Ему тошно и хочется уйти. Вокруг рыдания, вытье, крики. Знакомые, малознакомые, незнакомые. Мужчины, женщины, дети.
И он. Не мальчик уже, но и не мужчина пока что. Ближайший родственник. Не рыдающий.
Ему тоже тяжело, но причитания кажутся глупыми.
Гораздо лучше вспомнить то, как они вдвоем однажды заблудились в лесу. Он сам, тогда еще мальчишка лет пяти, расплакался, хотел пить, есть и к маме. А старший принес ему каких-то ягод и отвел к чистому ключу. Родственники их вскоре нашли. Но тогда он впервые понял, что в этом мире плачем не поможешь никому, даже себе. Всегда нужно что-то делать.
Здесь уже нечего было делать.
Четвертая стадия, заражены почки и печень.
- Я уехал всего на год в университет. Как ты довел себя до такого? - Отчаянно спрашивал он по телефону.
- Может, просто скучал по своему братишке, а? - Вымученное веселье с той стороны трубки.
Как только смог - собрался и прилетел.
Ненавидел больницы, ненавидит и всегда будет ненавидеть. С их запахом лекарств. С их равнодушными врачами. С их режимом посещений.
Он понимал, что так должно быть, но понимание нисколько не мешало ему ненавидеть установленный порядок.
Он с трудом прорвался в палату. Там его встретил человек, даже отдаленно не напоминавший портрет, нарисованный памятью. Этот был лысый, исхудалый, с по-мефистофельски острым подбородком.
Он больше всего любил глаза старшего. Просто потому что только глазами они были похожи. Огромные, с девчачьим ореолом длинных ресниц, серо-голубые.
У того, кто сидел на кушетке, глаза совсем выцвели. Он удивился, что этот человек, походивший на кокон из проводов, мог видеть - настолько глаза напомнили ему бельма.

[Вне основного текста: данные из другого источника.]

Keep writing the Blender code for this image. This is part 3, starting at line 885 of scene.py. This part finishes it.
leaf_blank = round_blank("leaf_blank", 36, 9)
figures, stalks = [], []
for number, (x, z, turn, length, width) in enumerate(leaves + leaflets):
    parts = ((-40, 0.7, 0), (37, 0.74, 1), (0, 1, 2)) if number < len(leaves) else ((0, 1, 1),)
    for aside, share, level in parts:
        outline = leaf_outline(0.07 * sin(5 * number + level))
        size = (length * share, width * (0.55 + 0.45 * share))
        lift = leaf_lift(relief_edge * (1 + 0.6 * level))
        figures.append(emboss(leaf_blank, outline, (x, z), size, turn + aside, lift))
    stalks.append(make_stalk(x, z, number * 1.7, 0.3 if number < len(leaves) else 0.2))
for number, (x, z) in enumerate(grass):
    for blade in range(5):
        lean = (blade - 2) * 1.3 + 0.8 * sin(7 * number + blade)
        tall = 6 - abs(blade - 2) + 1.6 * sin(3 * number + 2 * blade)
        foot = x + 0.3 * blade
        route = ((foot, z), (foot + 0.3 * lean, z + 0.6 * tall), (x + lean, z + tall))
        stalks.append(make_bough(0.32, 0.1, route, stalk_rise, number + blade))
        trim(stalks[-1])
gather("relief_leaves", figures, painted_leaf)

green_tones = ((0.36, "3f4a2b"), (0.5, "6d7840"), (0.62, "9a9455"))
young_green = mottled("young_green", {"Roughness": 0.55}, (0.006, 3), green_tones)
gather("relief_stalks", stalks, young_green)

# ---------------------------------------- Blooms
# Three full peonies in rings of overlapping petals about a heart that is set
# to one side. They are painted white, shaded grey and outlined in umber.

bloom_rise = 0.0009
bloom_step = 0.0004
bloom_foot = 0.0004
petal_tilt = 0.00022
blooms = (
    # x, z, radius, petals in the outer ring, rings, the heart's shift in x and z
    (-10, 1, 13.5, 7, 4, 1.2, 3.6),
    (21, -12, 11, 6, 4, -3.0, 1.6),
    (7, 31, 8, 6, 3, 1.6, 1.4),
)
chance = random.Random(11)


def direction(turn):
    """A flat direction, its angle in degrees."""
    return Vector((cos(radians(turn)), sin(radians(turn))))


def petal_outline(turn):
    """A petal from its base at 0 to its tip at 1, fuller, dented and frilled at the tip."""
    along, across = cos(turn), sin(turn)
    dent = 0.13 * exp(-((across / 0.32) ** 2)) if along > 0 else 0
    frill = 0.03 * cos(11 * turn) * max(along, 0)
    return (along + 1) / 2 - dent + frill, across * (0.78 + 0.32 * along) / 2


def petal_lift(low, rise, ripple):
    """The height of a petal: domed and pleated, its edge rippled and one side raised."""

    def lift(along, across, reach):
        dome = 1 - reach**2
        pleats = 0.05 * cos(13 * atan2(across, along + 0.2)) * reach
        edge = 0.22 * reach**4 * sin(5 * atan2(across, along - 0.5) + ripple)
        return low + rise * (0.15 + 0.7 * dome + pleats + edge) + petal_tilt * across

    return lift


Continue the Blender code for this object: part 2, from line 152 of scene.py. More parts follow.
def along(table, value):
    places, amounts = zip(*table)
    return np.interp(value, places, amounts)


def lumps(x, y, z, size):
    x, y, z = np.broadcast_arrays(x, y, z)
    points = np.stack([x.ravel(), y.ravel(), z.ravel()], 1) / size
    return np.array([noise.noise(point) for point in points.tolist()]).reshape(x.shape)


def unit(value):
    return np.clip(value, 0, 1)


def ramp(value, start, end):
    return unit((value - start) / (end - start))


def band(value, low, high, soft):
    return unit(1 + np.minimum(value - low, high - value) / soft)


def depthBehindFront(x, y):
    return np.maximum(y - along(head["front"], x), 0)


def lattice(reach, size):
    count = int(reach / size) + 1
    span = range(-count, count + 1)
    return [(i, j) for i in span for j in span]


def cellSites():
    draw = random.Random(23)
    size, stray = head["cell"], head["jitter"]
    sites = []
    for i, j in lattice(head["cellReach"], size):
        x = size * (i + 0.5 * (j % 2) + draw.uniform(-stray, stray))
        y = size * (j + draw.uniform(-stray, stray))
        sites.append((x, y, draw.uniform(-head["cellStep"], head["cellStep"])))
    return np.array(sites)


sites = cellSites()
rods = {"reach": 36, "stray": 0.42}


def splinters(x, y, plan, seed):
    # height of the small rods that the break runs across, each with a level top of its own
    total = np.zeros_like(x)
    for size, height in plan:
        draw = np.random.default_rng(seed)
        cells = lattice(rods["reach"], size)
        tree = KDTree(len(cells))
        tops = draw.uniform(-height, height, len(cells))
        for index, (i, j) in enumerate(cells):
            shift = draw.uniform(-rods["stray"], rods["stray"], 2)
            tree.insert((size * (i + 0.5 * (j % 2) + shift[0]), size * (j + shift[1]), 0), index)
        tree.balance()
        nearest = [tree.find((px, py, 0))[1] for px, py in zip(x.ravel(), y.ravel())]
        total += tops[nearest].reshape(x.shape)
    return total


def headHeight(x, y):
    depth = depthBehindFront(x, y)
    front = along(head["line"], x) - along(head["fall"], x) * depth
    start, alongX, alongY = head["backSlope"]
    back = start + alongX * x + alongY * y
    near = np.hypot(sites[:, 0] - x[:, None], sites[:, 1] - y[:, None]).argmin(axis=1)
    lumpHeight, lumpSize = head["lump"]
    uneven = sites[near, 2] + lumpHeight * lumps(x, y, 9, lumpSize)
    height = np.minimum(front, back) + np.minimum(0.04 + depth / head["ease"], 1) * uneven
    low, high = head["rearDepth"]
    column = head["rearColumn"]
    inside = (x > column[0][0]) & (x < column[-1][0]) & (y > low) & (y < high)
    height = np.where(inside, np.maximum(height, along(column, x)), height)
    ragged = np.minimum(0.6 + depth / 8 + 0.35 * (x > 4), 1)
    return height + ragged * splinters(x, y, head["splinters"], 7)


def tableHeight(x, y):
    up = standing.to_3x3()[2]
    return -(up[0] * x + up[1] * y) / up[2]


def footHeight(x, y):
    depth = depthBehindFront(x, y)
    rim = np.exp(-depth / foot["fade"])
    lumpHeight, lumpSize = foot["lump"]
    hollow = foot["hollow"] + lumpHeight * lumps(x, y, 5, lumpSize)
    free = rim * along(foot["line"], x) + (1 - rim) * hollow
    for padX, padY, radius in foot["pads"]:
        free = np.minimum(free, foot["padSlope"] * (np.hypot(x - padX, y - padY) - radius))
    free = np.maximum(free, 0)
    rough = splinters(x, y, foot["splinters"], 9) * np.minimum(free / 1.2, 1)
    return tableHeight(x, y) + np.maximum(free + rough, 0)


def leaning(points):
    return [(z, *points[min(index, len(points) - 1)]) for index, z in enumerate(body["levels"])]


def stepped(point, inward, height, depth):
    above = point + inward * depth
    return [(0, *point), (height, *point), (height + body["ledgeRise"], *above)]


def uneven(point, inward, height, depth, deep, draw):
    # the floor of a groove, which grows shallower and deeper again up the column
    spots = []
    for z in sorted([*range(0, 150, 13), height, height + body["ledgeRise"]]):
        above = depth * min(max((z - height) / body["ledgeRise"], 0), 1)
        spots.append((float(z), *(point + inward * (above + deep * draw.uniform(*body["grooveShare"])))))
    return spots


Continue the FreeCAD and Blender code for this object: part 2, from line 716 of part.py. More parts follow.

Они разговорились. Человек еле шевелил языком и с трудом выстраивал фразы в предложения.
- Это последствия химиотерапии, - Проговорил человек.
"Это предчувствие смерти", - подумал он и не ошибся.
Но перед этим успел поругаться с матерью. Конечно, он последний, кто узнал.
- Почему!? - восклицал он, а потом с тяжестью продолжал: - Я бы вернулся, устроился на работу, я бы помогал с лекарствами, дневал и ночевал с ним. Почему я узнал последний, мама?!
- Поэтому, - строго ответила мать. - Потому что ты хотел учиться в престижном университете, а не пропускать жизнь здесь за заботой о больном.
- Мальчик мой, - зовет материнский голос сейчас. Голос жалкий, всхлипывающий и срывающийся на мерзкий писк. - Иди к гробу, поцелуй брата.
Он бросает взгляд на гроб. Там лежит желтое тело в синем костюме. Мать настояла на том, чтобы на покойника надели именно его, потому что ее сынок любил этот костюм. Она не догадывалась, почему именно этот костюм был любимым. А он знал. Потому что этот костюм обманывал окружающих и непременно делал его глаза ярко-синими. Какой смысл был надевать на него этот костюм, если веки плотно заклеены? Никакого.
Кусок гнили в любимом костюме его брата. Но никак не его брат.
- Иди же.
- Я не буду касаться губами то, что разлагается. Я не идиот, мама, - Он смотрит на тоненькую женщину, всхлипывающую в платок, тяжелым взглядом. Под глазами мешки. По подбородку и щекам разрослась щетина. Волосы не причесаны или просто ветер всколыхнул несколько прядей.
- Ты только о себе думаешь, чертов эгоист, - обвинительно бросает она и идет к гробу.
Он все еще думает, что мог бы сделать для него хоть что-то, если бы успел.